Wednesday, April 18, 2012
Toronto, April 18, 2012 – There have been webinars cast, books written, even conferences organized on calculating the ROI of Social Media. There are formulaic approaches, and even customized software that claim this ability. But what about the average Social Media marketing campaign that simply wants to know if it was successful? How do we approach this landmine field of 'measurement'?
Randall Craig, Social Media and Web Strategist and author of the
Online PR and Social Media series, urges the consideration of the following four approaches:
In relation to plan: Before embarking on a social media program, forecast the impact of your efforts. How many page views, likes, new connections, user-generated submissions, comments, tweets, retweets, or shares are you expecting? And in the real world, what are you expecting in terms of real-world change: decreased customer service phone or email volume, increased leads, or increased product sales? "You do not need to forecast everything, just what is important to you and your organization," says Randall Craig. "Forecasting specific numbers at the outset puts a stake in the ground, and improves accountability."
Change from prior period: Instead of a comparison to plan, consider measuring growth over time. Be careful though, the growth number is only useful when the investment of time and budget are also compared over the same period. A 50% year-over-year growth in Twitter followers is meaningless if the work effort to achieve the growth grew by 200%.
In relation to an industry benchmark: A 15% return might seem great, but if everyone else is getting 30%, then 15% is not very good at all. The social web has been around for a few years now, and benchmarks, common practices, and rules-of-thumb are just now starting to become more common. "My organization recently completed a national survey of 400+ associations and not-for-profits; the benchmarks are invaluable and the results are available at
http://budurl.com/2012csae," says Craig.
Business impact: It is far more powerful when a Social Media activity directly impacts a real business measure – something that is on the financial statements, either revenue or cost. Some examples would be: Increased sales due to a YouTube campaign, the effectiveness of Twitter to improve customer retention, or the reduction in recruitment fees when using LinkedIn.

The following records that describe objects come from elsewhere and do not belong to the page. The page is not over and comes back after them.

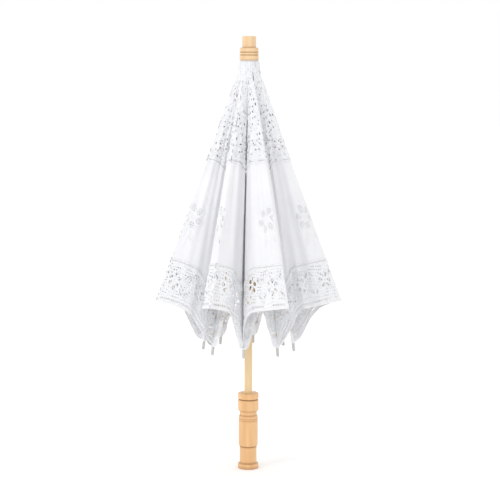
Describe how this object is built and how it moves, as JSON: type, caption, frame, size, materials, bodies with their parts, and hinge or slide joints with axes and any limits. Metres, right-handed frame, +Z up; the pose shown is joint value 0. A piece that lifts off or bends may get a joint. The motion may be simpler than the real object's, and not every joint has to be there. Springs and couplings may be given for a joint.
{
  "type": "lace parasol",
  "caption": "Closed folding parasol: lace-trimmed white cotton canopy on hinged wooden ribs, with a sliding runner, a straight shaft and a turned wooden handle.",
  "frame": {"origin": "centre of the handle's flat end face, on the shaft's axis", "axes": "+Z up the shaft towards the finial; -Y towards the rib that faces the viewer"},
  "size_m": [0.281, 0.281, 0.66],
  "materials": {
    "handle_wood": "satin",
    "finial_wood": "satin",
    "shaft_wood": "satin",
    "frame_wood": "satin",
    "rib_wood": "matte",
    "canopy_cotton": "matte",
    "wire": "satin",
    "spring_steel": "satin",
    "cap_metal": "satin"
  },
  "bodies": {
    "stick": {"handle": "handle_wood", "shaft": "shaft_wood", "finial": "finial_wood", "rosette": "canopy_cotton", "crown": "frame_wood", "crown_pins": "wire", "stop_pin": "wire", "catch_pin": "wire"},
    "runner": {"runner": "frame_wood", "runner_pins": "wire"},
    "catch": {"catch_leaf": "spring_steel"},
    "rib_1": {"rib_1": "rib_wood", "rib_cap_1": "cap_metal", "pivot_pin_1": "wire"},
    "stretcher_1": {"stretcher_1": "rib_wood"},
    "rib_2": {"rib_2": "rib_wood", "rib_cap_2": "cap_metal", "pivot_pin_2": "wire"},
    "stretcher_2": {"stretcher_2": "rib_wood"},
    "rib_3": {"rib_3": "rib_wood", "rib_cap_3": "cap_metal", "pivot_pin_3": "wire"},
    "stretcher_3": {"stretcher_3": "rib_wood"},
    "rib_4": {"rib_4": "rib_wood", "rib_cap_4": "cap_metal", "pivot_pin_4": "wire"},
    "stretcher_4": {"stretcher_4": "rib_wood"},
    "rib_5": {"rib_5": "rib_wood", "rib_cap_5": "cap_metal", "pivot_pin_5": "wire"},
    "stretcher_5": {"stretcher_5": "rib_wood"},
    "rib_6": {"rib_6": "rib_wood", "rib_cap_6": "cap_metal", "pivot_pin_6": "wire"},
    "stretcher_6": {"stretcher_6": "rib_wood"},
    "rib_7": {"rib_7": "rib_wood", "rib_cap_7": "cap_metal", "pivot_pin_7": "wire"},
    "stretcher_7": {"stretcher_7": "rib_wood"},
    "rib_8": {"rib_8": "rib_wood", "rib_cap_8": "cap_metal", "pivot_pin_8": "wire"},
    "stretcher_8": {"stretcher_8": "rib_wood"},
    "panel_1a": {"panel_1a": "canopy_cotton"},
    "panel_1b": {"panel_1b": "canopy_cotton"},
    "panel_2a": {"panel_2a": "canopy_cotton"},
    "panel_2b": {"panel_2b": "canopy_cotton"},
    "panel_3a": {"panel_3a": "canopy_cotton"},
    "panel_3b": {"panel_3b": "canopy_cotton"},
    "panel_4a": {"panel_4a": "canopy_cotton"},
    "panel_4b": {"panel_4b": "canopy_cotton"},
    "panel_5a": {"panel_5a": "canopy_cotton"},
    "panel_5b": {"panel_5b": "canopy_cotton"},
    "panel_6a": {"panel_6a": "canopy_cotton"},
    "panel_6b": {"panel_6b": "canopy_cotton"},
    "panel_7a": {"panel_7a": "canopy_cotton"},
    "panel_7b": {"panel_7b": "canopy_cotton"},
    "panel_8a": {"panel_8a": "canopy_cotton"},
    "panel_8b": {"panel_8b": "canopy_cotton"}
  },
  "joints": [
    {"name": "runner_slide", "type": "slide", "parent": "stick", "child": "runner", "axis": [0, 0, 1], "range_m": [0, 0.22316]},
    {"name": "catch_press", "type": "hinge", "parent": "stick", "child": "catch", "pos_m": [0.00333, 0.00138, 0.43985], "axis": [0.3827, -0.9239, 0], "range_deg": [0, 3.2], "stiffness_Nm_per_rad": 0.05, "springref_deg": -5.73},
    {"name": "rib_1_hinge", "type": "hinge", "parent": "stick", "child": "rib_1", "pos_m": [0, -0.0105, 0.618], "axis": [-1, 0, 0], "range_deg": [0, 62.25]},
    {"name": "stretcher_1_pivot", "type": "hinge", "parent": "rib_1", "child": "stretcher_1", "pos_m": [0, -0.03384, 0.44759], "axis": [1, 0, 0], "range_deg": [0, 124.45]},
    {"name": "rib_2_hinge", "type": "hinge", "parent": "stick", "child": "rib_2", "pos_m": [0.00742, -0.00742, 0.618], "axis": [-0.7071, -0.7071, 0], "range_deg": [0, 62.25]},
    {"name": "stretcher_2_pivot", "type": "hinge", "parent": "rib_2", "child": "stretcher_2", "pos_m": [0.02393, -0.02393, 0.44759], "axis": [0.7071, 0.7071, 0], "range_deg": [0, 124.45]},
    {"name": "rib_3_hinge", "type": "hinge", "parent": "stick", "child": "rib_3", "pos_m": [0.0105, 0, 0.618], "axis": [0, -1, 0], "range_deg": [0, 62.25]},
    {"name": "stretcher_3_pivot", "type": "hinge", "parent": "rib_3", "child": "stretcher_3", "pos_m": [0.03384, 0, 0.44759], "axis": [0, 1, 0], "range_deg": [0, 124.45]},
    {"name": "rib_4_hinge", "type": "hinge", "parent": "stick", "child": "rib_4", "pos_m": [0.00742, 0.00742, 0.618], "axis": [0.7071, -0.7071, 0], "range_deg": [0, 62.25]},
    {"name": "stretcher_4_pivot", "type": "hinge", "parent": "rib_4", "child": "stretcher_4", "pos_m": [0.02393, 0.02393, 0.44759], "axis": [-0.7071, 0.7071, 0], "range_deg": [0, 124.45]},
    {"name": "rib_5_hinge", "type": "hinge", "parent": "stick", "child": "rib_5", "pos_m": [0, 0.0105, 0.618], "axis": [1, 0, 0], "range_deg": [0, 62.25]},
    {"name": "stretcher_5_pivot", "type": "hinge", "parent": "rib_5", "child": "stretcher_5", "pos_m": [0, 0.03384, 0.44759], "axis": [-1, 0, 0], "range_deg": [0, 124.45]},
    {"name": "rib_6_hinge", "type": "hinge", "parent": "stick", "child": "rib_6", "pos_m": [-0.00742, 0.00742, 0.618], "axis": [0.7071, 0.7071, 0], "range_deg": [0, 62.25]},
    {"name": "stretcher_6_pivot", "type": "hinge", "parent": "rib_6", "child": "stretcher_6", "pos_m": [-0.02393, 0.02393, 0.44759], "axis": [-0.7071, -0.7071, 0], "range_deg": [0, 124.45]},
    {"name": "rib_7_hinge", "type": "hinge", "parent": "stick", "child": "rib_7", "pos_m": [-0.0105, 0, 0.618], "axis": [0, 1, 0], "range_deg": [0, 62.25]},
    {"name": "stretcher_7_pivot", "type": "hinge", "parent": "rib_7", "child": "stretcher_7", "pos_m": [-0.03384, 0, 0.44759], "axis": [0, -1, 0], "range_deg": [0, 124.45]},
    {"name": "rib_8_hinge", "type": "hinge", "parent": "stick", "child": "rib_8", "pos_m": [-0.00742, -0.00742, 0.618], "axis": [-0.7071, 0.7071, 0], "range_deg": [0, 62.25]},
    {"name": "stretcher_8_pivot", "type": "hinge", "parent": "rib_8", "child": "stretcher_8", "pos_m": [-0.02393, -0.02393, 0.44759], "axis": [0.7071, -0.7071, 0], "range_deg": [0, 124.45]},
    {"name": "panel_1a_fold", "type": "hinge", "parent": "rib_1", "child": "panel_1a", "pos_m": [0.00435, -0.0105, 0.618], "axis": [-0.0969, 0.0248, 0.995], "range_deg": [0, 64.78]},
    {"name": "panel_1b_fold", "type": "hinge", "parent": "rib_2", "child": "panel_1b", "pos_m": [0.00435, -0.0105, 0.618], "axis": [0.0333, -0.0895, -0.9954], "range_deg": [0, 77.21]},
    {"name": "panel_2a_fold", "type": "hinge", "parent": "rib_2", "child": "panel_2a", "pos_m": [0.0105, -0.00435, 0.618], "axis": [-0.086, -0.051, 0.995], "range_deg": [0, 64.78]},
    {"name": "panel_2b_fold", "type": "hinge", "parent": "rib_3", "child": "panel_2b", "pos_m": [0.0105, -0.00435, 0.618], "axis": [0.0869, -0.0397, -0.9954], "range_deg": [0, 77.21]},
    {"name": "panel_3a_fold", "type": "hinge", "parent": "rib_3", "child": "panel_3a", "pos_m": [0.0105, 0.00435, 0.618], "axis": [-0.0248, -0.0969, 0.995], "range_deg": [0, 64.78]},
    {"name": "panel_3b_fold", "type": "hinge", "parent": "rib_4", "child": "panel_3b", "pos_m": [0.0105, 0.00435, 0.618], "axis": [0.0895, 0.0333, -0.9954], "range_deg": [0, 77.21]},
    {"name": "panel_4a_fold", "type": "hinge", "parent": "rib_4", "child": "panel_4a", "pos_m": [0.00435, 0.0105, 0.618], "axis": [0.051, -0.086, 0.995], "range_deg": [0, 64.78]},
    {"name": "panel_4b_fold", "type": "hinge", "parent": "rib_5", "child": "panel_4b", "pos_m": [0.00435, 0.0105, 0.618], "axis": [0.0397, 0.0869, -0.9954], "range_deg": [0, 77.21]},
    {"name": "panel_5a_fold", "type": "hinge", "parent": "rib_5", "child": "panel_5a", "pos_m": [-0.00435, 0.0105, 0.618], "axis": [0.0969, -0.0248, 0.995], "range_deg": [0, 64.78]},
    {"name": "panel_5b_fold", "type": "hinge", "parent": "rib_6", "child": "panel_5b", "pos_m": [-0.00435, 0.0105, 0.618], "axis": [-0.0333, 0.0895, -0.9954], "range_deg": [0, 77.21]},
    {"name": "panel_6a_fold", "type": "hinge", "parent": "rib_6", "child": "panel_6a", "pos_m": [-0.0105, 0.00435, 0.618], "axis": [0.086, 0.051, 0.995], "range_deg": [0, 64.78]},
    {"name": "panel_6b_fold", "type": "hinge", "parent": "rib_7", "child": "panel_6b", "pos_m": [-0.0105, 0.00435, 0.618], "axis": [-0.0869, 0.0397, -0.9954], "range_deg": [0, 77.21]},
    {"name": "panel_7a_fold", "type": "hinge", "parent": "rib_7", "child": "panel_7a", "pos_m": [-0.0105, -0.00435, 0.618], "axis": [0.0248, 0.0969, 0.995], "range_deg": [0, 64.78]},
    {"name": "panel_7b_fold", "type": "hinge", "parent": "rib_8", "child": "panel_7b", "pos_m": [-0.0105, -0.00435, 0.618], "axis": [-0.0895, -0.0333, -0.9954], "range_deg": [0, 77.21]},
    {"name": "panel_8a_fold", "type": "hinge", "parent": "rib_8", "child": "panel_8a", "pos_m": [-0.00435, -0.0105, 0.618], "axis": [-0.051, 0.086, 0.995], "range_deg": [0, 64.78]},
    {"name": "panel_8b_fold", "type": "hinge", "parent": "rib_1", "child": "panel_8b", "pos_m": [-0.00435, -0.0105, 0.618], "axis": [-0.0397, -0.0869, -0.9954], "range_deg": [0, 77.21]}
  ],
  "couplings": [
    {"joint": "rib_1_hinge", "follows": "runner_slide", "rad_per_m": 4.8646},
    {"joint": "stretcher_1_pivot", "follows": "runner_slide", "rad_per_m": 9.7292},
    {"joint": "rib_2_hinge", "follows": "runner_slide", "rad_per_m": 4.8646},
    {"joint": "stretcher_2_pivot", "follows": "runner_slide", "rad_per_m": 9.7292},
    {"joint": "rib_3_hinge", "follows": "runner_slide", "rad_per_m": 4.8646},
    {"joint": "stretcher_3_pivot", "follows": "runner_slide", "rad_per_m": 9.7292},
    {"joint": "rib_4_hinge", "follows": "runner_slide", "rad_per_m": 4.8646},
    {"joint": "stretcher_4_pivot", "follows": "runner_slide", "rad_per_m": 9.7292},
    {"joint": "rib_5_hinge", "follows": "runner_slide", "rad_per_m": 4.8646},
    {"joint": "stretcher_5_pivot", "follows": "runner_slide", "rad_per_m": 9.7292},
    {"joint": "rib_6_hinge", "follows": "runner_slide", "rad_per_m": 4.8646},
    {"joint": "stretcher_6_pivot", "follows": "runner_slide", "rad_per_m": 9.7292},
    {"joint": "rib_7_hinge", "follows": "runner_slide", "rad_per_m": 4.8646},
    {"joint": "stretcher_7_pivot", "follows": "runner_slide", "rad_per_m": 9.7292},
    {"joint": "rib_8_hinge", "follows": "runner_slide", "rad_per_m": 4.8646},
    {"joint": "stretcher_8_pivot", "follows": "runner_slide", "rad_per_m": 9.7292},
    {"joint": "panel_1a_fold", "follows": "runner_slide", "rad_per_m": 5.0622},
    {"joint": "panel_1b_fold", "follows": "runner_slide", "rad_per_m": 6.0348},
    {"joint": "panel_2a_fold", "follows": "runner_slide", "rad_per_m": 5.0622},
    {"joint": "panel_2b_fold", "follows": "runner_slide", "rad_per_m": 6.0348},
    {"joint": "panel_3a_fold", "follows": "runner_slide", "rad_per_m": 5.0622},
    {"joint": "panel_3b_fold", "follows": "runner_slide", "rad_per_m": 6.0348},
    {"joint": "panel_4a_fold", "follows": "runner_slide", "rad_per_m": 5.0622},
    {"joint": "panel_4b_fold", "follows": "runner_slide", "rad_per_m": 6.0348},
    {"joint": "panel_5a_fold", "follows": "runner_slide", "rad_per_m": 5.0622},
    {"joint": "panel_5b_fold", "follows": "runner_slide", "rad_per_m": 6.0348},
    {"joint": "panel_6a_fold", "follows": "runner_slide", "rad_per_m": 5.0622},
    {"joint": "panel_6b_fold", "follows": "runner_slide", "rad_per_m": 6.0348},
    {"joint": "panel_7a_fold", "follows": "runner_slide", "rad_per_m": 5.0622},
    {"joint": "panel_7b_fold", "follows": "runner_slide", "rad_per_m": 6.0348},
    {"joint": "panel_8a_fold", "follows": "runner_slide", "rad_per_m": 5.0622},
    {"joint": "panel_8b_fold", "follows": "runner_slide", "rad_per_m": 6.0348}
  ]
}
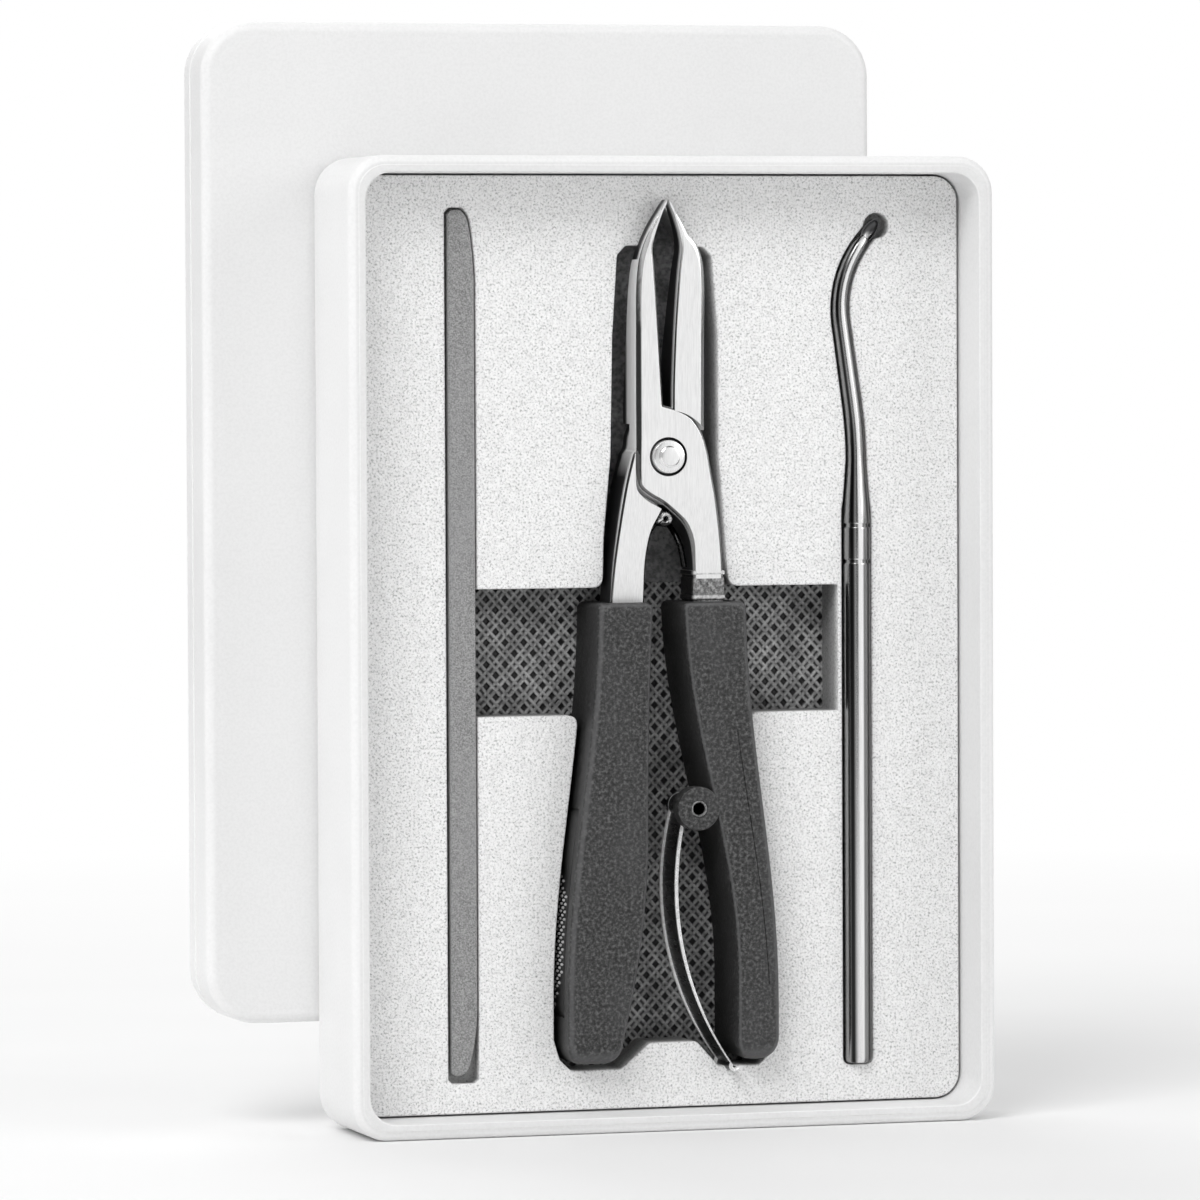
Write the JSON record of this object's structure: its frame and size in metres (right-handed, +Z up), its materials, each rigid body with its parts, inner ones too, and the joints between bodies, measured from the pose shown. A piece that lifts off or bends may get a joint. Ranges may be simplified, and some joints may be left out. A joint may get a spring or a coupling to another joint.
{
  "type": "manicure set case",
  "caption": "White two-part box with a foam insert that holds an eagle-beak nail nipper, a nail file and an ear spoon, its lid standing behind.",
  "frame": {"origin": "middle of the base tray's lower side face, on which the case stands", "axes": "+Z up, -Y out of the tray's open front, +X to the right as seen from the front"},
  "size_m": [0.1166, 0.0343, 0.1653],
  "materials": {
    "case_plastic": "frosted translucent white, fine grain, polished edges",
    "backing_board": "plain grey board",
    "lattice_sheet": "black sheet with an embossed diamond lattice",
    "foam": "white closed-cell foam with a fine grey speckle",
    "nipper_steel": "polished stainless steel, front faces satin",
    "spring_steel": "drawn wire and rolled tube",
    "latch_steel": "polished strip with bright edges",
    "handle_plastic": "black fine spark-eroded texture",
    "grip_rubber": "black with raised round dots",
    "file_steel": "grey fine-cut file face",
    "spoon_steel": "polished stainless steel rod"
  },
  "bodies": {
    "case": {"base_tray": "case_plastic", "backing_pad": "backing_board", "lattice_sheet": "lattice_sheet", "foam_insert": "foam"},
    "lid": {"lid": "case_plastic"},
    "nipper_pivot": {"pivot_rivet": "nipper_steel", "rivet_collar": "nipper_steel", "return_spring": "spring_steel"},
    "right_arm": {"front_lever": "nipper_steel", "right_handle": "handle_plastic", "right_grip_pad": "grip_rubber", "latch_pin": "spring_steel"},
    "left_arm": {"rear_lever": "nipper_steel", "left_handle": "handle_plastic", "left_grip_pad": "grip_rubber"},
    "latch": {"lock_latch": "latch_steel"},
    "file": {"nail_file": "file_steel"},
    "spoon": {"spoon_handle": "spoon_steel", "spoon_collar": "spoon_steel", "spoon_tip": "spoon_steel"}
  },
  "joints": [
    {"name": "lid_lift", "type": "slide", "parent": "case", "child": "lid", "axis": [0, 0, 1], "range_m": [0, 0.15]},
    {"name": "nipper_lift", "type": "slide", "parent": "case", "child": "nipper_pivot", "axis": [0, -1, 0], "range_m": [0, 0.12]},
    {"name": "right_arm_open", "type": "hinge", "parent": "nipper_pivot", "child": "right_arm", "pos_m": [0.0005, -0.001, 0.1003], "axis": [0, -1, 0], "range_deg": [0, 6]},
    {"name": "left_arm_open", "type": "hinge", "parent": "nipper_pivot", "child": "left_arm", "pos_m": [0.0005, -0.001, 0.1003], "axis": [0, 1, 0], "range_deg": [0, 6]},
    {"name": "latch_swing", "type": "hinge", "parent": "right_arm", "child": "latch", "pos_m": [0.0043, -0.001, 0.0478], "axis": [0, 1, 0], "range_deg": [0, 28]},
    {"name": "file_lift", "type": "slide", "parent": "case", "child": "file", "axis": [0, -1, 0], "range_m": [0, 0.08]},
    {"name": "spoon_lift", "type": "slide", "parent": "case", "child": "spoon", "axis": [0, -1, 0], "range_m": [0, 0.08]}
  ],
  "couplings": [
    {"joint": "right_arm_open", "follows": "nipper_lift", "rad_per_m": 0.87},
    {"joint": "left_arm_open", "follows": "nipper_lift", "rad_per_m": 0.87},
    {"joint": "latch_swing", "follows": "nipper_lift", "rad_per_m": 4.05}
  ]
}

One useful tool to use in conjunction with one of these approaches is to create a social media scorecard, highlighting your most critical measures. Not only will it keep you focused on achieving your results, the scorecard is a great way to communicate progress to your colleagues.
Adds Craig: "While all four measurement approaches are valuable, business impact measures are by far the most valuable." If you are tracking relative to plan, to changes, or to industry benchmarks follow the measure back to the impact on the business itself. If it not impacting the business, then why measure it at all?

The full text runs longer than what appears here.